*Task directions*. Repeat exactly the stretch of lines from the line containing "The three.js and" through the line containing "of a pattern.", both included, and nothing else.

▬▬▬

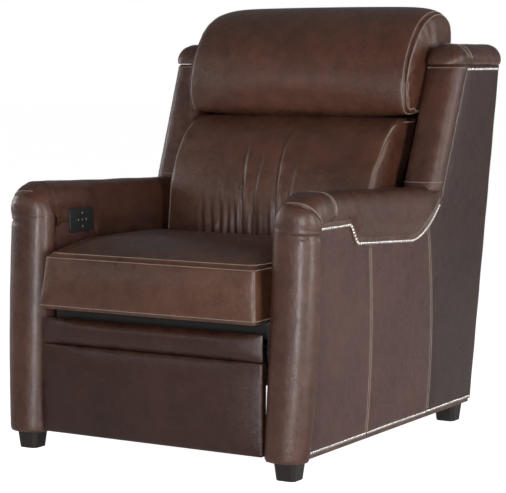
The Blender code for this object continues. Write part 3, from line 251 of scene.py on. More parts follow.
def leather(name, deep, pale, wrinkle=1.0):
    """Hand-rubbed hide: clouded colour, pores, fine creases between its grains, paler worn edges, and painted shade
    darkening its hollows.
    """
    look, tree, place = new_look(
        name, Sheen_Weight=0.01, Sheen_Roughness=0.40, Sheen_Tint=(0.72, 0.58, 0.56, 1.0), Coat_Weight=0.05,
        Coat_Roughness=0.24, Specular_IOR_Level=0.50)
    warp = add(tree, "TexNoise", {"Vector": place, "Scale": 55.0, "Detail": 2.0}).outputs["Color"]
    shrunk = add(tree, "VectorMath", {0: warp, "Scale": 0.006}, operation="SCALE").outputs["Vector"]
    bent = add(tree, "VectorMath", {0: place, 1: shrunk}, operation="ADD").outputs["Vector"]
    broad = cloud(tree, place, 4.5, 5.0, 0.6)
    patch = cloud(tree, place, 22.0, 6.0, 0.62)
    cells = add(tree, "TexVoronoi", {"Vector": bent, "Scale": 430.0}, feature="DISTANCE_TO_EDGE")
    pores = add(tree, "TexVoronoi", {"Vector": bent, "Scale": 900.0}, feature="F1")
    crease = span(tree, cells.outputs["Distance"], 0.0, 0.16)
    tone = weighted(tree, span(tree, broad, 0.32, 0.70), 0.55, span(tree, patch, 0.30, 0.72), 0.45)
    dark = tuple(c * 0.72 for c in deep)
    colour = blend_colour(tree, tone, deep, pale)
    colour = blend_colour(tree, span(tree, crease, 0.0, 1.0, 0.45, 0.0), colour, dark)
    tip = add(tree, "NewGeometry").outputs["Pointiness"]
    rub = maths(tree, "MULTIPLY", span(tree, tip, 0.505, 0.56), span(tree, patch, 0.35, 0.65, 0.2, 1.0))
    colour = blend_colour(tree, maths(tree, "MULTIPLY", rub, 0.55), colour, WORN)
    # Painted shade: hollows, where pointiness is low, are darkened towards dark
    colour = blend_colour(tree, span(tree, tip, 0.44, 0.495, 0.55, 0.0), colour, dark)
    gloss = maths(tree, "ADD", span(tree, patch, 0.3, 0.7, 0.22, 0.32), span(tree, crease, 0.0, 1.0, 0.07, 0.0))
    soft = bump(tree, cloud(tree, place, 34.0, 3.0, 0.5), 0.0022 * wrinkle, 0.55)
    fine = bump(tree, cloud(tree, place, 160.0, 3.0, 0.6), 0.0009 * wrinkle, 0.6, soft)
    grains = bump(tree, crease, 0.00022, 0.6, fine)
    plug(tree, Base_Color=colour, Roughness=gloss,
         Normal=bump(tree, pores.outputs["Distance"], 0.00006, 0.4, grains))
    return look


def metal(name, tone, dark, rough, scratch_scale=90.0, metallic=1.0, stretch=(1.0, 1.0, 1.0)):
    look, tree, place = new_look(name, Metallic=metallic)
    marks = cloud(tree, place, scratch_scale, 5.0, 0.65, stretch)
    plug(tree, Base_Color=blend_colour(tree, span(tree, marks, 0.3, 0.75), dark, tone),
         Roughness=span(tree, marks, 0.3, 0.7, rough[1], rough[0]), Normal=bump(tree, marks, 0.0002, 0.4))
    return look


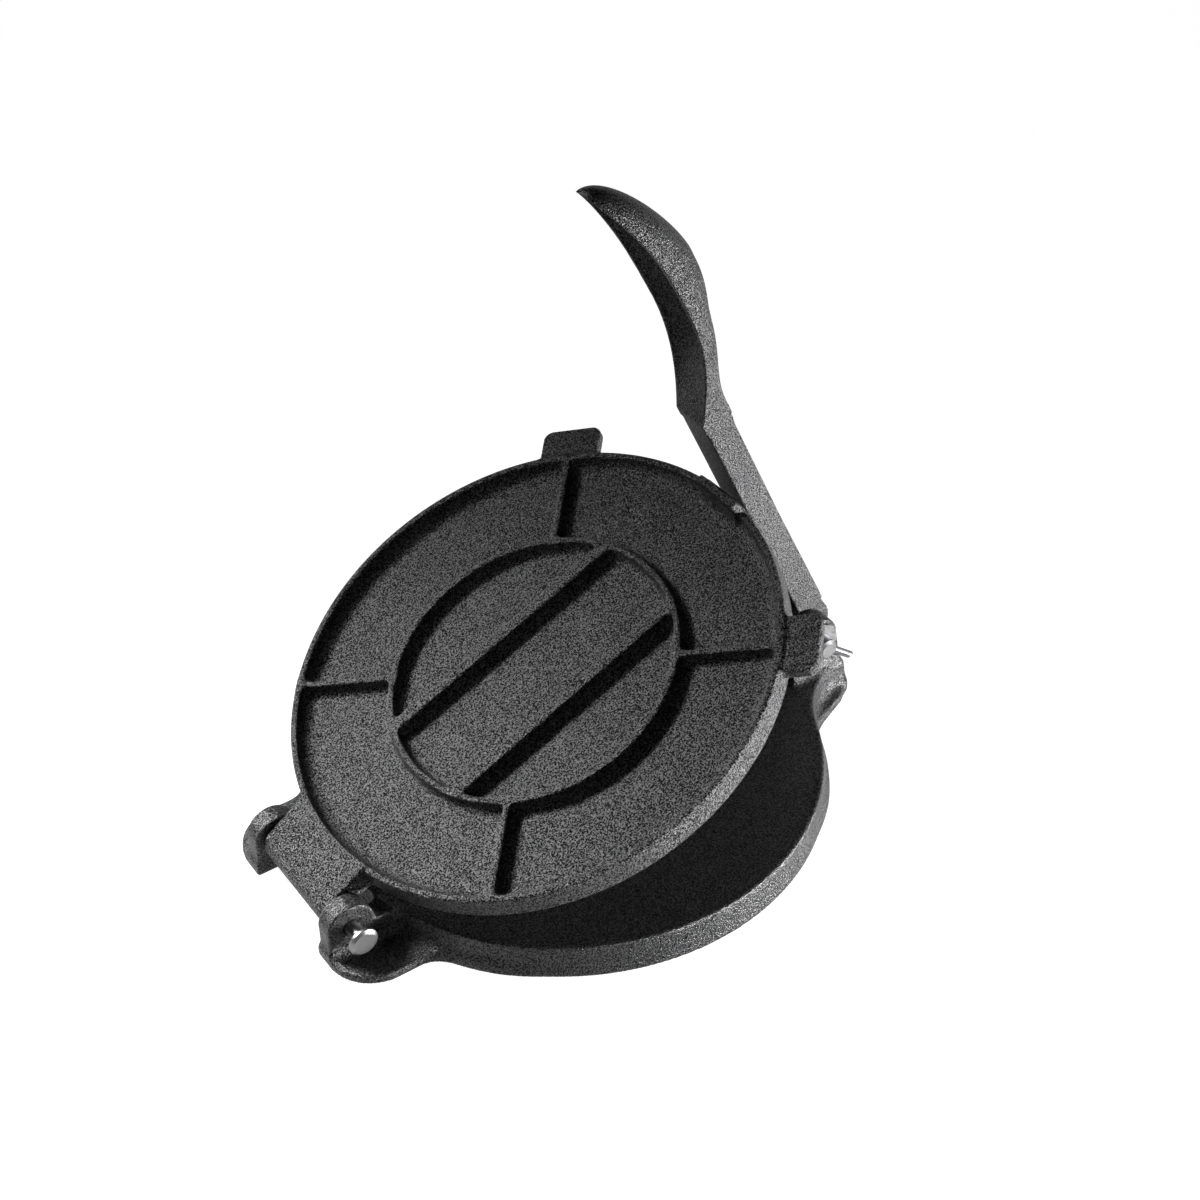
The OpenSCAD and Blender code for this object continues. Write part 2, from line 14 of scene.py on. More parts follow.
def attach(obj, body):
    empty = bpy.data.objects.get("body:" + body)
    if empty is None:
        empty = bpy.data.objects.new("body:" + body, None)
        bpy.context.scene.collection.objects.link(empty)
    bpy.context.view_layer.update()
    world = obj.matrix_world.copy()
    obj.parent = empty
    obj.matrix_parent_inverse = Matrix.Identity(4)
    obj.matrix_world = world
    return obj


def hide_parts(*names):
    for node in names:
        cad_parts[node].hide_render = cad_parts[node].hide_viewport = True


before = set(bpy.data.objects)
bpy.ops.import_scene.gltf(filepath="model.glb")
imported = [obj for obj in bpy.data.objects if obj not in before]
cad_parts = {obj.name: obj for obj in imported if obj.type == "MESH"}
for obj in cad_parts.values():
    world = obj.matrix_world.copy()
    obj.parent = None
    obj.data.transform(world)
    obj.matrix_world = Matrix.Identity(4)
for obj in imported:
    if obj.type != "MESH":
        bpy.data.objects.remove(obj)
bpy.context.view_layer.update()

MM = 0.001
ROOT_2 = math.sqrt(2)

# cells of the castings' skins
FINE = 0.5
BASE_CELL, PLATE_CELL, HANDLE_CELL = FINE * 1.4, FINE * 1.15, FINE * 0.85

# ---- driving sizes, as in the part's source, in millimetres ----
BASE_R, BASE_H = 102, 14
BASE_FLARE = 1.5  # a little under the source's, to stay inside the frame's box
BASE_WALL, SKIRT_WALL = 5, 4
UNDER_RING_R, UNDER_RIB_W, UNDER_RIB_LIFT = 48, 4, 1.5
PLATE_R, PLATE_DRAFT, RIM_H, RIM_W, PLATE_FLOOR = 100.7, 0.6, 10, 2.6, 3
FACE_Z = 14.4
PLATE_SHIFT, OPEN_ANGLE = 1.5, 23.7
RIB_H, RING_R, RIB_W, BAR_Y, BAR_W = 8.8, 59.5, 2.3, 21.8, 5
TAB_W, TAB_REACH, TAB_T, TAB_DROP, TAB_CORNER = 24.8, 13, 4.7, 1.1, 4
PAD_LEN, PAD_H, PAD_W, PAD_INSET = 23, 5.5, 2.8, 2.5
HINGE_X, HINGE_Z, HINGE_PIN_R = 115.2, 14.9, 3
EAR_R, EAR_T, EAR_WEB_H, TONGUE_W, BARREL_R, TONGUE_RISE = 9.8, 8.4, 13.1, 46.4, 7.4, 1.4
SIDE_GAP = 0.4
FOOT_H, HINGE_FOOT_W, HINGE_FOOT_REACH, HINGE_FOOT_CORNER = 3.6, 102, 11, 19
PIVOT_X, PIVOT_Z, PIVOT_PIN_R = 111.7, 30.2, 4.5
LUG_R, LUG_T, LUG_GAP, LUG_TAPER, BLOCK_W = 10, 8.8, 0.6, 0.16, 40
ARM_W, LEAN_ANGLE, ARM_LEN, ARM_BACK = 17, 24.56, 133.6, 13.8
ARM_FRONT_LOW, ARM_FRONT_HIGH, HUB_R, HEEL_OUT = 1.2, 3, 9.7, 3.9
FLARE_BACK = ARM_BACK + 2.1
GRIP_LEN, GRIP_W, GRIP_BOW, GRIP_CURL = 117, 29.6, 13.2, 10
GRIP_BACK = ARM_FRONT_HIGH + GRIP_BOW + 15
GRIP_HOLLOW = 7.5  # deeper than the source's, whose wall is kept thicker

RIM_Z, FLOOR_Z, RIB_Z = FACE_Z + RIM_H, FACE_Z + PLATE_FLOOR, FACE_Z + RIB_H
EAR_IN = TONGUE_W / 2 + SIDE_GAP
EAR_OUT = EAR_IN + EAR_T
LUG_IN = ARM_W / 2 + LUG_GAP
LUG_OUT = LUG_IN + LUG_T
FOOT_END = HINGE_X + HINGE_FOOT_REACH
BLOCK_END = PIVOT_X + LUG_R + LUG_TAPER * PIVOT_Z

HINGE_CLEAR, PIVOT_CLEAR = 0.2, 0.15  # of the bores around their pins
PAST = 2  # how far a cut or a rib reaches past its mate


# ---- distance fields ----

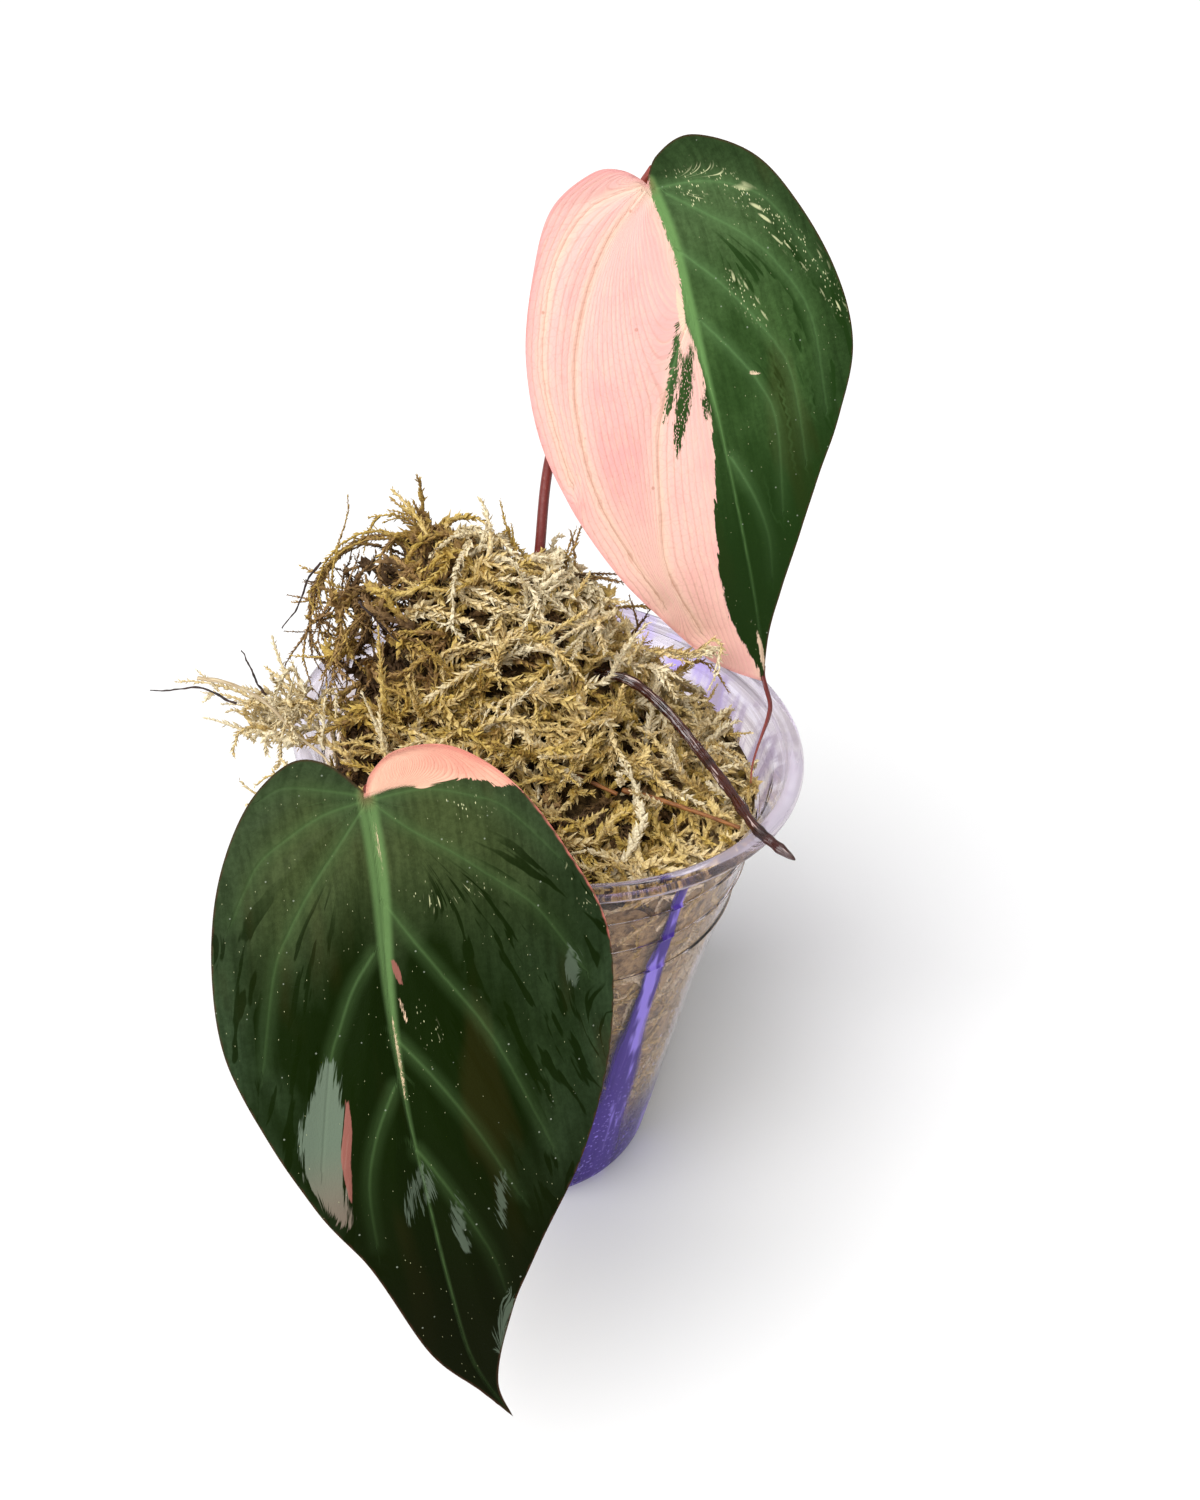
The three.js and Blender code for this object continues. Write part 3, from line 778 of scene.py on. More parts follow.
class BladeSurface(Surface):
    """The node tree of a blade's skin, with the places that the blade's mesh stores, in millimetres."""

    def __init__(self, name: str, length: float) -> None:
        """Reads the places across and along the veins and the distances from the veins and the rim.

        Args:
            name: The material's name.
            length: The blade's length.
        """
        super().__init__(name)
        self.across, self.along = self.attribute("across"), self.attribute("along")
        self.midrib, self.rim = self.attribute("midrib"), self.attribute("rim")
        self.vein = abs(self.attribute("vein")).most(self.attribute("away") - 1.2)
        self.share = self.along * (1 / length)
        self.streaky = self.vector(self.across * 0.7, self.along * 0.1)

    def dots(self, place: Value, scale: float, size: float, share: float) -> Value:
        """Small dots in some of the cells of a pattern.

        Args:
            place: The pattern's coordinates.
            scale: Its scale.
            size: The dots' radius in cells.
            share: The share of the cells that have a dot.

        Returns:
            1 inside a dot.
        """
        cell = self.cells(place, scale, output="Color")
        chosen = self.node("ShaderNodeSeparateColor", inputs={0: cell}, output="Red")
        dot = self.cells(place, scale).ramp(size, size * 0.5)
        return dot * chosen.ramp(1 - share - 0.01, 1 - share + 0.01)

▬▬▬

*Solution to the problem*.
The three.js and Blender code for this object continues. Write part 3, from line 778 of scene.py on. More parts follow.
class BladeSurface(Surface):
    """The node tree of a blade's skin, with the places that the blade's mesh stores, in millimetres."""

    def __init__(self, name: str, length: float) -> None:
        """Reads the places across and along the veins and the distances from the veins and the rim.

        Args:
            name: The material's name.
            length: The blade's length.
        """
        super().__init__(name)
        self.across, self.along = self.attribute("across"), self.attribute("along")
        self.midrib, self.rim = self.attribute("midrib"), self.attribute("rim")
        self.vein = abs(self.attribute("vein")).most(self.attribute("away") - 1.2)
        self.share = self.along * (1 / length)
        self.streaky = self.vector(self.across * 0.7, self.along * 0.1)

    def dots(self, place: Value, scale: float, size: float, share: float) -> Value:
        """Small dots in some of the cells of a pattern.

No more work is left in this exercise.